Risk points to avoid

  • Designing a long floating shelf without adequate wall blocking or support.
  • Using shelves for heavy daily storage when the rating or support is unclear.
  • Placing open shelves too close to grease-heavy cooking without a cleaning plan.
  • Choosing a shelf material that conflicts with cabinet hardware, hood material, or countertop tone.
  • Overloading the room with too many open shelves and too little closed storage.
  • Forgetting how visible dishes, cords, bottles, labels, and everyday clutter will become.
Best fit and use cautiously

Open shelving is a design tool, not a universal storage solution.

The best open shelves are placed where visibility is useful and maintenance is realistic. They are not ideal for every client or every wall.

Best fit: curated display

Use open shelves for dishes, glassware, artwork, cookbooks, plants, and objects that support the room’s palette. The contents should look intentional when seen every day.

Best fit: visual relief

Use shelves to break up long cabinet runs, lighten a range wall, or keep a small kitchen from feeling too top-heavy.

Best fit: repeated material

Use shelves to repeat wood from an island, hood, beam, flooring, table, vanity, or furniture piece so the room feels connected.

Use cautiously: heavy daily storage

Stacks of heavy dishes, appliances, cookware, or bottles require stronger support and may defeat the lightness that made shelves attractive.

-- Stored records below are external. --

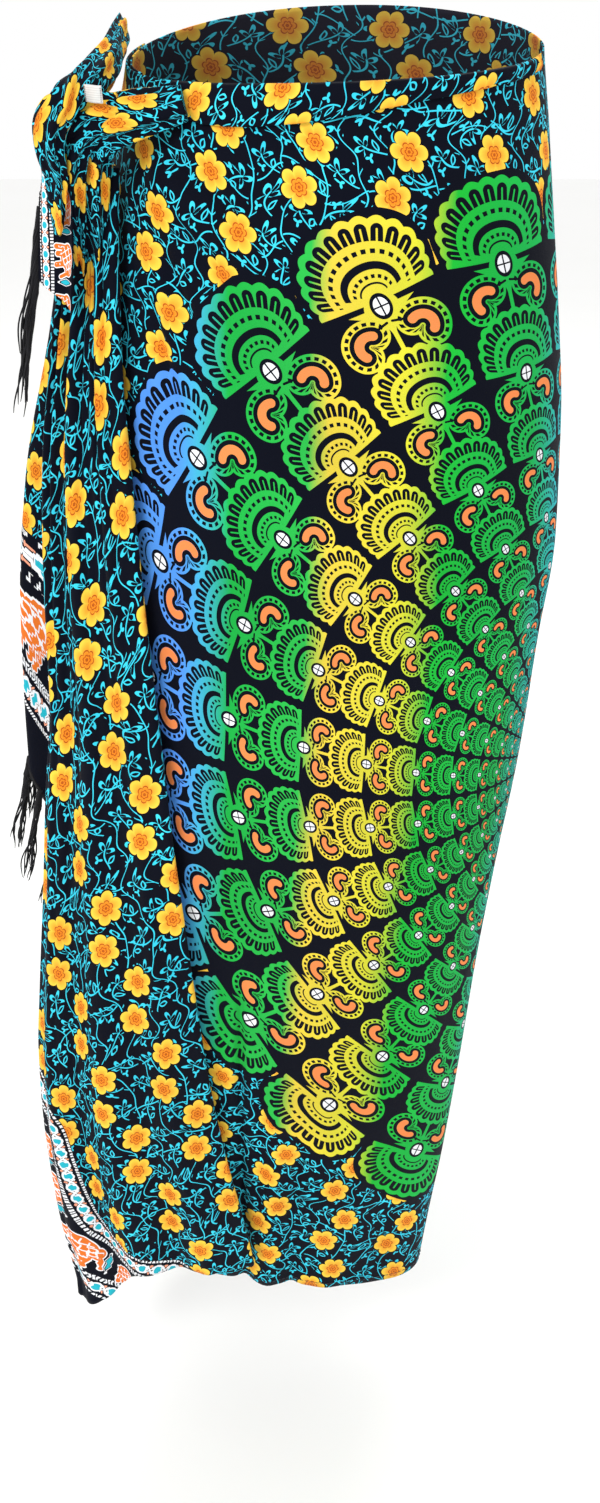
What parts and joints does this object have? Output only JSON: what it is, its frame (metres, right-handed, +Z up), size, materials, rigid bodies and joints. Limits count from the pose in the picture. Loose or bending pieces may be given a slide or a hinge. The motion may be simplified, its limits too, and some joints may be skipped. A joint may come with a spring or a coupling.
{
  "type": "sarong",
  "caption": "Long rectangular cloth wrap worn round the hips, knotted at one side, with a folded cascade hanging from the knot and a tasselled end.",
  "frame": {"origin": "middle of the waist opening, where the body holds the cloth", "axes": "+Z up along the body, the front faces -Y, the knot is on the -X side"},
  "size_m": [0.3618, 0.2353, 0.9802],
  "materials": {
    "printed_rayon": "soft matte printed rayon, near black ground",
    "black_yarn": "matte twisted yarn",
    "label_tape": "smooth white tape"
  },
  "bodies": {
    "root": {"wrap": "printed_rayon", "waist_fold": "printed_rayon", "cascade": "printed_rayon", "back_end_flap": "printed_rayon", "knot_tail": "printed_rayon", "knot_front_roll": "printed_rayon", "knot_back_roll": "printed_rayon", "front_end_fringe": "black_yarn", "flap_fringe": "black_yarn", "tail_fringe": "black_yarn", "label": "label_tape"}
  },
  "joints": []
}
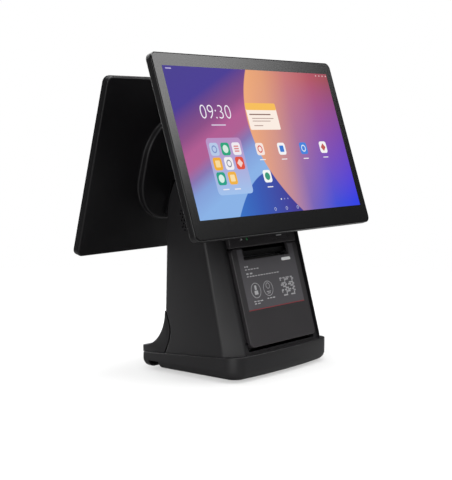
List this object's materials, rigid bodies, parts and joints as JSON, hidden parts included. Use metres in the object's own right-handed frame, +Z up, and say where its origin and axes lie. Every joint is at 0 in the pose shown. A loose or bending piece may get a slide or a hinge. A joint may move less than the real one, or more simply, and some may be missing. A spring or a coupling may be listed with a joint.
{
  "type": "pos touchscreen terminal",
  "caption": "Counter-top sales terminal: two tilting touch displays back to back on a sloping column with a receipt printer behind a drop-down cover.",
  "frame": {"origin": "on the counter, under the middle of the whole object's box", "axes": "+X to the cashier's right, +Y from the cashier to the customer, +Z up"},
  "size_m": [0.374, 0.2138, 0.4102],
  "materials": {
    "housing": "fine matt moulded texture, charcoal black",
    "cover": "satin charcoal grey",
    "black": "matt black",
    "glass": "polished cover glass, black border",
    "panel": "display module",
    "steel": "zinc plated sheet and bright bar",
    "rubber": "matt black rubber",
    "paper": "white thermal paper",
    "card": "brown card tube",
    "board": "green circuit board",
    "gear": "natural acetal",
    "aluminium": "extruded aluminium",
    "lens": "clear green light guide"
  },
  "bodies": {
    "stand": {"plinth": "housing", "base_plate": "steel", "foot_1": "rubber", "foot_2": "rubber", "foot_3": "rubber", "foot_4": "rubber", "column_shell": "housing", "rear_cover": "housing", "front_cap": "cover", "status_lamp": "lens", "cover_pin": "steel", "chassis": "steel", "front_arm": "black", "rear_arm": "black", "paper_bucket": "black", "printer_frame": "steel", "print_head": "aluminium", "head_holder": "black", "head_spring_left": "steel", "head_spring_right": "steel", "cutter_frame": "black", "feed_motor": "steel", "main_board": "board", "heat_sink": "aluminium", "network_port": "steel", "usb_port": "steel", "power_jack": "black", "speaker_left": "black", "speaker_right": "black"},
    "front_display": {"front_glass": "glass", "front_panel": "panel", "front_back_shell": "housing", "front_driver_board": "board", "front_hinge_leaf": "steel", "front_hinge_pin": "steel"},
    "rear_display": {"rear_glass": "glass", "rear_panel": "panel", "rear_back_shell": "housing", "rear_driver_board": "board", "rear_hinge_leaf": "steel", "rear_hinge_pin": "steel"},
    "cover": {"printer_cover": "cover", "cover_arm_left": "steel", "cover_arm_right": "steel"},
    "platen": {"platen_roller": "rubber", "platen_shaft": "steel", "platen_gear": "gear"},
    "idler": {"idler_gear": "gear"},
    "pinion": {"motor_gear": "gear"},
    "paper": {"paper_roll": "paper", "paper_core": "card"},
    "blade": {"cutter_blade": "steel"},
    "release_key": {"release_button": "black"},
    "feed_key": {"feed_button": "black"},
    "power_key": {"power_button": "black"}
  },
  "joints": [
    {"name": "front_tilt", "type": "hinge", "parent": "stand", "child": "front_display", "pos_m": [0, -0.05567, 0.25029], "axis": [1, 0, 0], "range_deg": [-10, 16]},
    {"name": "rear_tilt", "type": "hinge", "parent": "stand", "child": "rear_display", "pos_m": [0, 0.05957, 0.22326], "axis": [-1, 0, 0], "range_deg": [-6, 12]},
    {"name": "cover_hinge", "type": "hinge", "parent": "stand", "child": "cover", "pos_m": [0, -0.0878, 0.04586], "axis": [1, 0, 0], "range_deg": [0, 75]},
    {"name": "platen_spin", "type": "hinge", "parent": "cover", "child": "platen", "pos_m": [0, -0.05438, 0.145], "axis": [1, 0, 0], "continuous": true},
    {"name": "idler_spin", "type": "hinge", "parent": "stand", "child": "idler", "pos_m": [0, -0.03004, 0.13928], "axis": [1, 0, 0], "continuous": true},
    {"name": "motor_spin", "type": "hinge", "parent": "stand", "child": "pinion", "pos_m": [0, -0.01088, 0.152], "axis": [1, 0, 0], "continuous": true},
    {"name": "roll_spin", "type": "hinge", "parent": "stand", "child": "paper", "pos_m": [0, -0.03738, 0.0858], "axis": [1, 0, 0], "continuous": true},
    {"name": "blade_slide", "type": "slide", "parent": "stand", "child": "blade", "axis": [0, -1, 0], "range_m": [0, 0.004]},
    {"name": "release_press", "type": "slide", "parent": "stand", "child": "release_key", "axis": [0, 0.9622, -0.2723], "range_m": [0, 0.002], "stiffness_N_per_m": 300},
    {"name": "feed_press", "type": "slide", "parent": "stand", "child": "feed_key", "axis": [0, 0.9622, -0.2723], "range_m": [0, 0.002], "stiffness_N_per_m": 200},
    {"name": "power_press", "type": "slide", "parent": "stand", "child": "power_key", "axis": [-1, 0, 0], "range_m": [0, 0.001], "stiffness_N_per_m": 200}
  ],
  "couplings": [
    {"joint": "idler_spin", "follows": "platen_spin", "ratio": -0.47059},
    {"joint": "motor_spin", "follows": "platen_spin", "ratio": 1.3333}
  ]
}
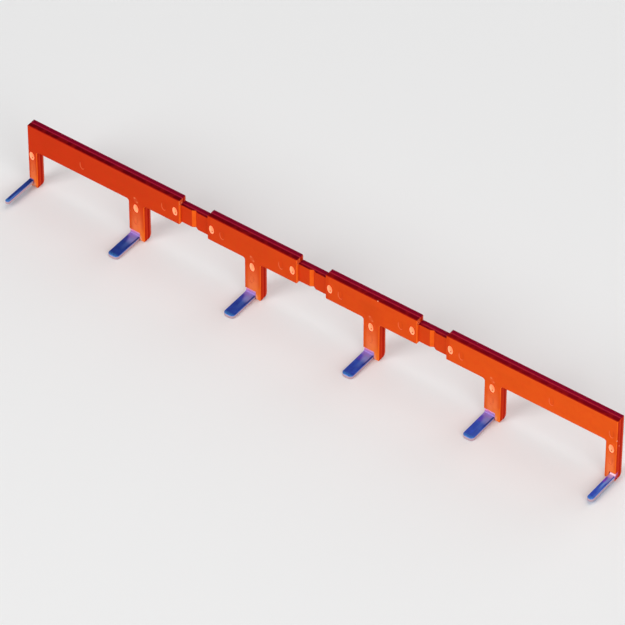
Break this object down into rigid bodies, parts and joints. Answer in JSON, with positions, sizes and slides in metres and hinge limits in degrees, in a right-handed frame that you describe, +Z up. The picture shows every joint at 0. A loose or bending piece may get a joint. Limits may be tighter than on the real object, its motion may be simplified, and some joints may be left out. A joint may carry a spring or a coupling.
{
  "type": "terminal block jumper bar",
  "caption": "Insulated jumper bar for terminal blocks: a slim moulded bar with necks and downward legs, and at the foot of each leg a flat contact blade that points forward.",
  "frame": {"origin": "middle of the bounding box of the whole part in X and Y, at the resting plane under the legs", "axes": "+X along the bar to the end with the wider blade foot, +Y to the rear cover, away from the blades, +Z up from the legs to the bar"},
  "size_m": [0.1336, 0.0098, 0.015],
  "materials": {
    "front_shell": "satin moulded plastic, orange red",
    "rear_shell": "satin moulded plastic, red to maroon",
    "contact_metal": "smooth stamped metal, deep blue as shown"
  },
  "bodies": {
    "root": {"front_cover": "front_shell", "rear_cover": "rear_shell", "contact_comb": "contact_metal"}
  },
  "joints": []
}
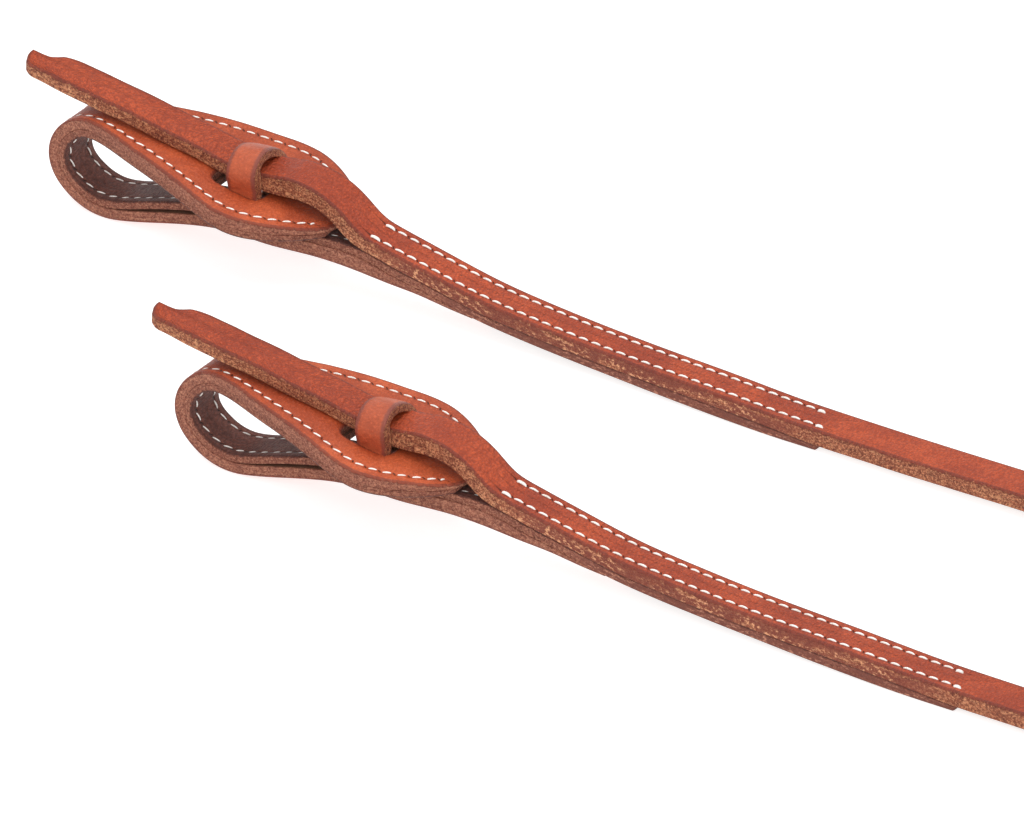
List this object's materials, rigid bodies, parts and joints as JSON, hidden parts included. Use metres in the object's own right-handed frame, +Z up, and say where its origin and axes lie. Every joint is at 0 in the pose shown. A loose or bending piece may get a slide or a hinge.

Use cautiously: messy storage

Open shelves reveal packaging, mismatched items, cords, and everyday clutter. Closed cabinets are better for items that are not visually organized.

Use cautiously: high-grease zones

Shelves close to cooking require more frequent cleaning. Material, finish, and contents should be selected with grease and heat exposure in mind.

Storage tradeoff

Every open shelf replaces some concealed storage discipline.

A wall cabinet hides mismatched items and provides more enclosed capacity. An open shelf gives visual lightness but asks for a more edited lifestyle. That tradeoff should be discussed honestly before replacing upper cabinets with shelves.

In many rooms, the strongest solution is a combination: closed storage for everyday utility, drawers for heavy items, and a small shelf zone for warmth and display. This gives the client function without making every object visible.

Better items for open shelves

  • Matching everyday dishes used often enough to avoid dust buildup.
  • Glassware in a bar or coffee zone with controlled lighting.
  • Cookbooks, bowls, ceramics, art, plants, or decorative pieces that support the palette.
  • Towels, baskets, or jars in a pantry or bath when contents remain orderly.
  • Objects that repeat a material already used in the cabinetry, hardware, countertop, or lighting.
Shelf detailing

The edge, underside, and return details matter because the shelf is seen from multiple angles.

Unlike a cabinet interior, an open shelf exposes its front edge, underside, side returns, brackets, and relationship to the wall.

Thickness

Thicker shelves feel more architectural and can hide support hardware. Thinner shelves feel lighter but may need visible brackets or shorter spans.

Front edge

Square, eased, rounded, mitered, banded, metal-capped, or stone-polished edges change how refined the shelf feels.

Underside

The underside is often visible from seated or approach angles. It should be finished intentionally, especially when shelves are above a peninsula or bar.

Side returns

Returns against tall panels, walls, windows, or hood sides need clean alignment. A shelf that dies awkwardly into a corner can look unfinished.

Back wall

Tile, slab, plaster, painted drywall, shiplap, mirror, or textured panels behind shelves change the entire composition.

Lighting

LED integration can make shelves feel premium, but glare, wiring, access, and dimming need to be resolved before installation.

Ready to apply this to a real project

Use open shelving where it adds access, relief, warmth, or display value.

The right shelf material should look intentional, support the intended load, clean reasonably, and fit the way the client actually lives.